The economy continues to be pressured by supply chain bottlenecks, foreign exchange volatility due to speculation and heightened political activity and anaemic demand, said Ikemesit Effiong, head of research at SBM Intelligence.

“Without substantial positive changes in these underlying factors, inflation will continue to accelerate and break records and household spending will continue to remain weak, depressing holiday shopping,” Effiong said.

He said this will add further pressure on corporate bottom lines at a time of the year when spending typically picks up.

There are expectations that the country’s inflation rate would increase further in the coming months on the back of the floods that ravaged many parts of the country.

Read also: 133 million Nigerians poor in health, education, others – NBS

With food inflation likely to increase further over the coming months, and price pressures showing no sign of abating, they expect the headline rate to keep rising into early months of 2023, said analysts at Capital Economics, a London-based economic research firm.

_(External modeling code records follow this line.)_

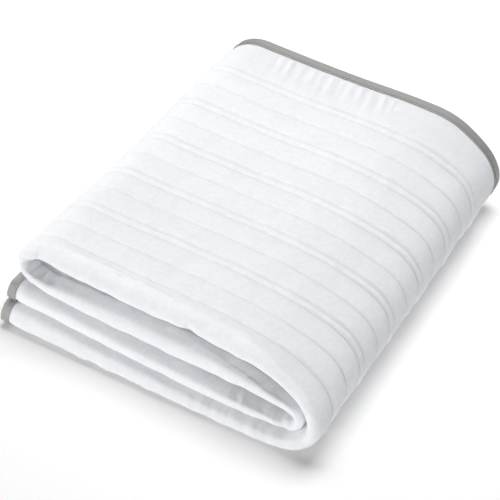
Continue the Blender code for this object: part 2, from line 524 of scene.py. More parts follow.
@dataclass
class QuiltedCloth:
    """The whole blanket as one thin sheet on the strip's course, drawn in at its stitching."""

    strip: Strip
    thickness: float = 0.0040
    row_step: float = 0.0050
    fine_step: float = 0.0017
    fine_zones: tuple[tuple[float, float], ...] = (
        (0.215, 0.365),
        (0.535, 0.700),
        (0.735, 0.800),
        (1.020, 1.215),
    )
    channel_pitch: float = 0.0672
    channels: int = 6
    roll_steps: int = 22
    hidden_steps: int = 9
    hidden_roll_steps: int = 10
    by_heating: tuple[float, ...] = (-9, -6.3, -5, -3.7, 0, 3.7, 5, 6.3, 9)
    by_plain: tuple[float, ...] = (-4, -1.5, 0, 1.5, 4)
    by_roll: tuple[float, ...] = (0, 2, 4, 6, 8, 10.5, 14)
    hidden_by_roll: tuple[float, ...] = (0.008, 0.002, 0.0)
    roll_margin: float = 0.001
    ply_margin: float = 0.020
    inner_places: int = 20
    back_margin: float = 0.002
    back_step: float = 0.0055
    tape_width: float = 0.0130
    end_tape_width: float = 0.0095
    edge_depth: float = 0.0011
    edge_ramp: float = 0.0080
    heating_rows: float = 0.0050
    heating_depth: float = 0.0011
    rib_height: float = 0.0006
    rib_edge: tuple[float, float] = (0.0022, 0.0042)
    second_row: float = 0.7
    plain_depth: float = 0.0007
    groove_width: float = 0.0012
    seam_narrowing: float = 0.8
    crown_height: float = 0.0004
    crowns_in_pitch: int = 7
    crinkle: float = 0.00050
    crinkle_waves: tuple[float, float] = (0.016, 0.060)
    crinkle_seed: int = 3
    wander: float = 0.0009
    wander_slant: float = 0.6
    wander_waves: tuple[float, float] = (0.090, 0.300)
    wander_seed: int = 5
    wander_margins: tuple[float, float] = (0.025, 0.010)
    fold_fullness: float = 1.8
    fold_zone: tuple[float, float] = (0.400, 0.060)
    # painted shade in the seams' grooves: its strength away from the large fold, and added on it
    seam_shade: tuple[float, float] = (0.35, 1.9)
    front_rise: tuple[float, float] = (0.35, 0.95)
    puckers: Puckers = Puckers()
    fronts: tuple[Front, ...] = (
        Front(-2.0, 9.0, 0.9, 0.3, 0.9),
        Front(20.8, 29.6, 1.5, 0.5, 1.05),
        Front(34.0, 43.0, 2.2, 0.7, 1.2, 0.36),
    )
    creases: tuple[Crease, ...] = (
        # the sewn edge of the lining, just above the lip of layer 1
        Crease((0.425, 0.452, 0.556, 0.628, 0.690), (5.0, 8.5, 14.5, 20.0, 22.0), 0.3),
        # the same edge on layer 2, under the lip
        Crease((0.930, 0.990, 1.040, 1.080), (-1.0, 2.0, 4.0, 5.0), -0.5, 1.0),
    )
    wrinkles: tuple[Wrinkle, ...] = wrinkle_rows(
        # layer 3, towards the small fold: soft troughs with narrow ridges between them
        (1.214, 3, 0.5, 4.5, 7, 0.4), (1.200, 3, -0.7, 1.8, 7, 0.4), (1.191, 4, 1.1, 3.0, 9, 0.4),
        (1.184, 5, -1.1, 1.7, 9, 0.4), (1.176, 2, 0.6, 3.0, 6, 0.4), (1.161, 3, 1.2, 4.6, 8, 0.35),
        (1.154, 6, -0.4, 1.6, 6, 0.3), (1.148, 4, -1.3, 1.8, 9, 0.3), (1.139, 3, 1.6, 2.6, 8, 0.3),
        (1.131, 5, -1.2, 1.9, 8, 0.2),
        # layer 4, towards the large fold
        (0.222, 4, 0.7, 3.2, 8, -0.4), (0.236, 3, 0.9, 3.0, 8, -0.4),
        (0.246, 5, -0.8, 1.8, 8, -0.4), (0.256, 4, 1.0, 3.2, 9, -0.4),
        (0.268, 3, 0.8, 2.4, 7, -0.4), (0.276, 5, 1.0, 2.2, 9, -0.4),
        (0.284, 4, -0.8, 1.8, 8, -0.35), (0.295, 4, 1.1, 3.4, 9, -0.3),
        (0.303, 5, -0.5, 1.6, 7, -0.3), (0.309, 3, 0.7, 2.0, 7, -0.3),
        (0.319, 4, 1.1, 3.0, 8, -0.2), (0.328, 4, -0.8, 1.9, 8, -0.2), (0.339, 3, 0.9, 2.8, 7),
        (0.352, 3, -0.5, 2.4, 7),
        # layer 2, curved towards the small fold
        (1.028, 2, 1.0, 4.5, 9, 0.9), (1.050, 2, 1.1, 3.6, 9, 0.8), (1.064, 3, -0.6, 2.4, 8, 0.8),
        (1.074, 2, 1.0, 3.2, 8, 0.6),
        # layer 1: the notch in its lip
        (0.553, 25, 2.6, 5.0, 7), (0.566, 25, -0.9, 6.0, 6),
        # layer 4: low bumps on its bottom edge
        (0.101, 26, -1.3, 6.0, 6), (0.184, 16, -1.2, 6.0, 5),
    )
    gathers: tuple[Wrinkle, ...] = wrinkle_rows(
        # radial gathers round the tight fold, measured from the outer ply
        (0.738, 14, 1, 2.0, 7), (0.745, 15, 0.9, 1.8, 6), (0.751, 14, 1.2, 1.8, 7),
        (0.758, 14, 1, 1.8, 6), (0.765, 15, 1.4, 2.0, 7), (0.773, 14, 1, 2.0, 6),
        (0.782, 14, 1.4, 2.2, 7), (0.793, 13, 1, 2.6, 6),
        # the thick rim that closes the top of the hollow, and the lumps inside it
        (0.748, 18, -2.2, 9.0, 6), (0.764, 25, -2.2, 3.0, 4), (0.771, 27, 2.8, 2.2, 6),
        (0.777, 30, -2.2, 2.0, 4), (0.783, 26, 3.2, 2.4, 6), (0.789, 29, -2.4, 2.2, 4),
        (0.796, 26, 3.4, 2.6, 6), (0.803, 30, -2.0, 2.4, 4), (0.811, 27, 2.8, 3.4, 7),
        (0.824, 26, -0.7, 5.0, 4),
        # fullness that closes the gap between the small fold and the large one
        (0.360, 30, -3.2, 10.0, 8), (0.366, 42, -3.2, 12.0, 8), (0.392, 25, -2.5, 14.0, 9),
        (1.120, 14, -2.0, 8.0, 7), (1.122, 27, -1.8, 8.0, 7),
    )

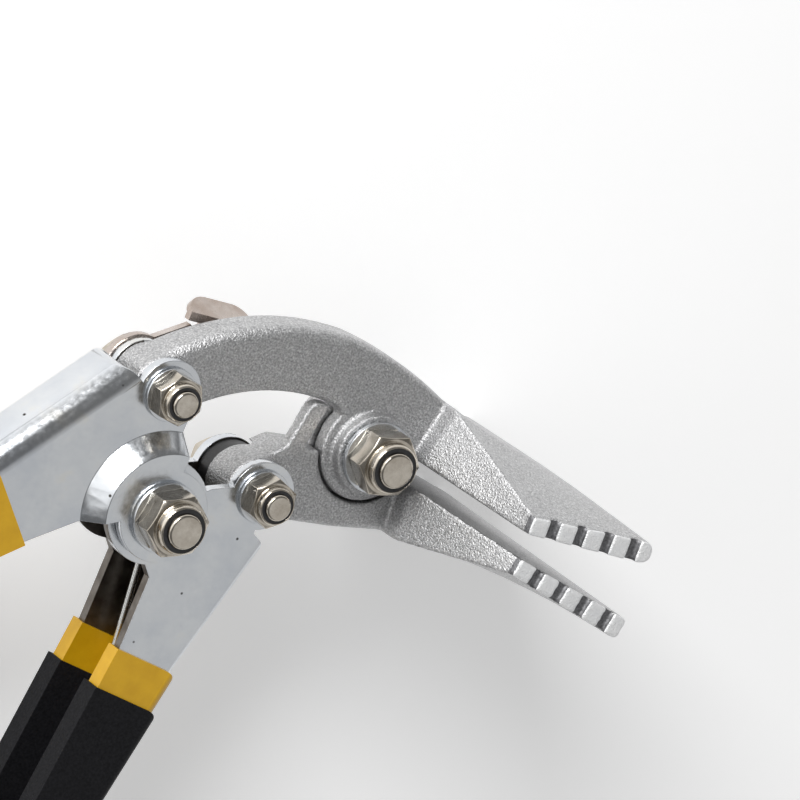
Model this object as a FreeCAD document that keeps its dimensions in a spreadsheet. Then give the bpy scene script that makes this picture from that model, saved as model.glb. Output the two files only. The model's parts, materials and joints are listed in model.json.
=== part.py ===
import FreeCAD, Part
import Sketcher
import math
import os
import re

# Compound-leverage hand seamer, millimetres. Z runs along the four pivot axes. X runs forward along the
# upper jaw. The origin is the centre of the upper jaw's grip face, which looks down along -Y.
# The tool stands open, with the lower jaw's stop finger just clear of the upper arm.

SIZES = [
    ("jaw_width", 83.0), ("jaw_reach", 54.0), ("grip_depth", 32.0), ("grip_drop", 1.4),
    ("edge_thick", 3.9), ("jaw_open", 13.0), ("shut_gap", 0.3), ("neck_half", 10.0),
    ("neck_front", 10.6), ("neck_lean", 15.5), ("upper_neck_low", 1.3), ("upper_neck_high", 15.2),
    ("upper_ridge", 12.0), ("lower_neck_low", -14.2), ("lower_ridge", -11.4), ("nose_thick", 5.0),
    ("nose_round", 2.3), ("lower_reach", 56.0), ("lower_nose_round", 0.8),
    ("notch_pitch", 7.1), ("notch_wide", 2.6), ("notch_deep", 1.3), ("notch_inset", 4.9),
    ("arm_thick", 10.6), ("arm_round", 2.6), ("tail_radius", 7.4), ("link_radius", 7.7),
    ("knee_back", 12.9), ("knee_high", 23.0), ("arch_back", 11.5), ("arch_high", 7.7),
    ("tail_back", 54.6), ("tail_rise", 2.0), ("link_back", 24.3), ("link_drop", 14.4),
    ("hinge_back", 47.8), ("hinge_drop", 23.3), ("upper_angle", 222.0), ("lower_angle", 260.7),
    ("boss_half", 8.2), ("boss_radius", 9.0), ("lap_radius", 11.4), ("lap_low", 1.0),
    ("lap_gap", 0.3), ("socket_radius", 12.0), ("bush_wide", 11.0), ("turn_fit", 0.05),
    ("finger_high", 4.5), ("finger_wide", 4.2), ("finger_deep", 3.4), ("finger_back", 14.6),
    ("sheet_thick", 2.5), ("bend_round", 6.5), ("tight_bend", 3.2), ("side_gap", 0.2), ("lower_inner", 7.2),
    ("dish_top", 13.4), ("dish_foot", 17.8), ("dish_gap", 0.3), ("disc_radius", 10.5),
    ("ear_radius", 7.5), ("under_disc", 12.0), ("handle_long", 150.0), ("bow_start", 75.0),
    ("sleeve_start", 30.3), ("sleeve_long", 9.3), ("dip_thick", 0.9), ("grip_thick", 1.7),
    ("small_bolt", 6.0), ("small_across", 10.0), ("small_nut", 6.0), ("small_head", 4.0),
    ("large_bolt", 8.0), ("large_across", 13.0), ("large_nut", 8.0), ("large_head", 5.3),
    ("small_washer", 12.0), ("small_plate", 1.1), ("large_washer", 16.0), ("large_plate", 1.5),
    ("bolt_proud", 0.8), ("stack_gap", 0.05), ("link_float", 0.55), ("link_boss_low", -2.8),
    ("spacer_wide", 14.4), ("tube_wide", 11.4), ("wire_thick", 1.7), ("coil_radius", 7.3),
    ("coil_half", 3.5), ("lower_leg", 35.0), ("upper_leg", 37.0), ("leg_lean", 14.3),
    ("upper_lean", 25.0), ("latch_thick", 2.0), ("latch_radius", 7.9), ("tab_flare", 4.6),
]
ALIASES = {name for name, amount in SIZES}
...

This year’s flood incidents, which started in September, have destroyed 70,566 hectares of farmland, damaged 45,249 houses and displaced over 1.4 million Nigerians, with about 600 persons reported dead.

The floods, described as the worst in a decade, have been attributed to the release of water from the Cameroonian Lagdo dam, which affected Nigeria because of its lack of flood defence mechanism. The Dasin Hausa Dam, which should have been built 40 years ago, would have been able to cushion the effect of whatever came from Lagdo.

Data from the United Nations Office for the Coordination of Humanitarian Affair, World Food Programme, and Telimer Research show that Nigeria has the largest number of people (3,480) hit by flooding among 19 African countries.

Muda Yusuf, chief executive officer at Centre for the promotion of private enterprise said, tackling inflation requires urgent government interventions to address the challenges bedeviling the supply side of the economy, addressing production and productivity constraints, fixing the dysfunctional forex policy, and institution of fiscal reforms to curb escalating deficit spending.

“To give producers and citizens some relief, the government could tweak the tariff policies by granting concessionary import duty on intermediate products for industrialists, especially those in the food processing segments of the agriculture value chain,” he said.